#### [EXERCISE REQUIREMENTS]
Locate the line that contains "Keep writing the" and the line that contains "node.data.materials.append(finish)". Copy both of them exactly, together with every line between them, and no others.

#### [SUPPLIED RECORDS]
++++++

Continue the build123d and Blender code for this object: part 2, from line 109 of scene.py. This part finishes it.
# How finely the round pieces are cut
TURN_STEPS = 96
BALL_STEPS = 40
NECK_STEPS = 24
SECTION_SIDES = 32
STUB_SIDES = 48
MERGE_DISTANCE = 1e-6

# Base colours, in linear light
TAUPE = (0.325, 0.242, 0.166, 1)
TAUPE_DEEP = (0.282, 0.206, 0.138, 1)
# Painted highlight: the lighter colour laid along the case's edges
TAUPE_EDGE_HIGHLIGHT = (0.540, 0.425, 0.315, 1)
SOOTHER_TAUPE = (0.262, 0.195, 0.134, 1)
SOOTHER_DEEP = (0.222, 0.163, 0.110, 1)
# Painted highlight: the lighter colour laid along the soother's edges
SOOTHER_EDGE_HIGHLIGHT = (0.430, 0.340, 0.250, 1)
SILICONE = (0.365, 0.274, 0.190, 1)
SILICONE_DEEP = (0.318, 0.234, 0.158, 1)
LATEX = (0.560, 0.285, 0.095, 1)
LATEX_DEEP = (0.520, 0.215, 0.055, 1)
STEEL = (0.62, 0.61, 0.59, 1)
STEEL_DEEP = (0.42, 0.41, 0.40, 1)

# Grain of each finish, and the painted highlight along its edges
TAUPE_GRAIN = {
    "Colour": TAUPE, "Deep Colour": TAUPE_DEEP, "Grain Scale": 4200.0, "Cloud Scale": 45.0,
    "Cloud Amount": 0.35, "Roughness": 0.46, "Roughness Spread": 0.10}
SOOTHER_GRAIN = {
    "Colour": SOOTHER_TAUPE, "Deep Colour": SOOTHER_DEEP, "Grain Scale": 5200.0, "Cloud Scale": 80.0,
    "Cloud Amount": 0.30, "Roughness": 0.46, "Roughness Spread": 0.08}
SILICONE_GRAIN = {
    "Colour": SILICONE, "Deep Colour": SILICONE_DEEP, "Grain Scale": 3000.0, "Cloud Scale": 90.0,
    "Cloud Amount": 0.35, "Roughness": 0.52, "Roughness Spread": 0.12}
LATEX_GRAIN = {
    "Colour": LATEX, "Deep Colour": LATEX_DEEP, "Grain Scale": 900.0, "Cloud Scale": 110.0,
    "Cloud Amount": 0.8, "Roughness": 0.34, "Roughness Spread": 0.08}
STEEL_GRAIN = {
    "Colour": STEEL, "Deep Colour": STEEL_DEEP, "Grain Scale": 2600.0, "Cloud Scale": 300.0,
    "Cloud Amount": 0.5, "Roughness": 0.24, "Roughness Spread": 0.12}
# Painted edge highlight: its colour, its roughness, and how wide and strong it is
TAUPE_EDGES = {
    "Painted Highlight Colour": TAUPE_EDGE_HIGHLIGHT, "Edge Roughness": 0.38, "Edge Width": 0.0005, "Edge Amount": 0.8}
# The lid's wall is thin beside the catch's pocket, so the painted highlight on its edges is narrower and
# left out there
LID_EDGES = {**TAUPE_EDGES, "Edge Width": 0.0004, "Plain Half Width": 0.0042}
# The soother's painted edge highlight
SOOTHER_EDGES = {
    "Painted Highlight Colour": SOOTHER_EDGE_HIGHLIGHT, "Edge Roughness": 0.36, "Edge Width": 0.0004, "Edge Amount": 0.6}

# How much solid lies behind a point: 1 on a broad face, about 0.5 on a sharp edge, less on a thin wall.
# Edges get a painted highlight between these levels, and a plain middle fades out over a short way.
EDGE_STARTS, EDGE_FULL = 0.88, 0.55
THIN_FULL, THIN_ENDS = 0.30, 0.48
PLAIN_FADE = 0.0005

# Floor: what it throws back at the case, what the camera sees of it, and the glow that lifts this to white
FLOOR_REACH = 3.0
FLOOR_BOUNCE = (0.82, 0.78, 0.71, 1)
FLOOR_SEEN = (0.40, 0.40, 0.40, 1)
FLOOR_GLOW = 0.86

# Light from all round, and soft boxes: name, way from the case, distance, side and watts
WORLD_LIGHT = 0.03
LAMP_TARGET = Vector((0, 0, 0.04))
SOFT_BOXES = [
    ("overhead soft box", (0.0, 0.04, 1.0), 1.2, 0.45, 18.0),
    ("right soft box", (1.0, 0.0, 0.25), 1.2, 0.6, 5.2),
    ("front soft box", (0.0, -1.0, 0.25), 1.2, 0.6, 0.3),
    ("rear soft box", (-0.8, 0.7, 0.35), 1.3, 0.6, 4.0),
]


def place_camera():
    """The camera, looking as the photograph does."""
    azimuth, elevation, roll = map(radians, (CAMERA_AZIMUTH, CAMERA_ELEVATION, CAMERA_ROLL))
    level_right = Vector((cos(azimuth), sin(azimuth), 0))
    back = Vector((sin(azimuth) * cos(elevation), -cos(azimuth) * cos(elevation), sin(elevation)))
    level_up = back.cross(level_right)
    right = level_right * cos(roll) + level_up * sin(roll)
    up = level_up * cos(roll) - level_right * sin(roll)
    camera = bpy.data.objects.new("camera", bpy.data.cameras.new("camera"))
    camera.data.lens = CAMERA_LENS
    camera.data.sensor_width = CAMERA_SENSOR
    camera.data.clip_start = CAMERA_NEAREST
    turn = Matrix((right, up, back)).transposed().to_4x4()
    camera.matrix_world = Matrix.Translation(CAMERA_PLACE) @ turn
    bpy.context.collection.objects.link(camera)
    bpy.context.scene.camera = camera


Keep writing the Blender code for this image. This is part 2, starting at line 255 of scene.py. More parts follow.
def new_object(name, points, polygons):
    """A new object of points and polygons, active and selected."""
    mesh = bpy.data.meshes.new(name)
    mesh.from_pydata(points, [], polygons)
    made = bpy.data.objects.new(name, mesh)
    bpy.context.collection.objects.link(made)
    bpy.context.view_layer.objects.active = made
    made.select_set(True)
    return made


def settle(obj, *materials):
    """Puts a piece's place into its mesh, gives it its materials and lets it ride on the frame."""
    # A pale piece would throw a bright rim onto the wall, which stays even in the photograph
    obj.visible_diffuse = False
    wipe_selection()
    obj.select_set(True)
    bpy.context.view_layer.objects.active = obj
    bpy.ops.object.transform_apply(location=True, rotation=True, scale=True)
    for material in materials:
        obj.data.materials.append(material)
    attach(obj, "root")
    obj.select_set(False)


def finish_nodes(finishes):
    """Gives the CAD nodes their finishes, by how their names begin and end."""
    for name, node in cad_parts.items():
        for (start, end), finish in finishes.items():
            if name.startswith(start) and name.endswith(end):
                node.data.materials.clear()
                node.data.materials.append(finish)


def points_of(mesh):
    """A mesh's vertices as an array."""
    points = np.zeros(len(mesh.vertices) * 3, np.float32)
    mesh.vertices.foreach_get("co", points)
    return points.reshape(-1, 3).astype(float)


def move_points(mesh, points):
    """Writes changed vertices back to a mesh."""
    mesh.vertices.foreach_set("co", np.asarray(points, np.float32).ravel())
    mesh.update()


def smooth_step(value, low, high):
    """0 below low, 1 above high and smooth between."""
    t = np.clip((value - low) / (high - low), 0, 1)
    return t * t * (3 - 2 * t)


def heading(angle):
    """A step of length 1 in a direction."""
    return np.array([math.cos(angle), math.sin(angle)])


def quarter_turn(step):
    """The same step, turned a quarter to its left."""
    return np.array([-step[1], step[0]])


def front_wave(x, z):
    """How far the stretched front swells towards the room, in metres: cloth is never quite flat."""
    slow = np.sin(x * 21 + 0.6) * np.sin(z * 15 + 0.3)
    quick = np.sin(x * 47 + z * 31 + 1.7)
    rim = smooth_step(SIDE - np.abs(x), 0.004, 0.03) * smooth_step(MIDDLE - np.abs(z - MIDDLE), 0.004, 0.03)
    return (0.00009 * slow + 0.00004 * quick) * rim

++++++

#### [ANSWER FOR THE TASK]
Keep writing the Blender code for this image. This is part 2, starting at line 255 of scene.py. More parts follow.
def new_object(name, points, polygons):
    """A new object of points and polygons, active and selected."""
    mesh = bpy.data.meshes.new(name)
    mesh.from_pydata(points, [], polygons)
    made = bpy.data.objects.new(name, mesh)
    bpy.context.collection.objects.link(made)
    bpy.context.view_layer.objects.active = made
    made.select_set(True)
    return made


def settle(obj, *materials):
    """Puts a piece's place into its mesh, gives it its materials and lets it ride on the frame."""
    # A pale piece would throw a bright rim onto the wall, which stays even in the photograph
    obj.visible_diffuse = False
    wipe_selection()
    obj.select_set(True)
    bpy.context.view_layer.objects.active = obj
    bpy.ops.object.transform_apply(location=True, rotation=True, scale=True)
    for material in materials:
        obj.data.materials.append(material)
    attach(obj, "root")
    obj.select_set(False)


def finish_nodes(finishes):
    """Gives the CAD nodes their finishes, by how their names begin and end."""
    for name, node in cad_parts.items():
        for (start, end), finish in finishes.items():
            if name.startswith(start) and name.endswith(end):
                node.data.materials.clear()
                node.data.materials.append(finish)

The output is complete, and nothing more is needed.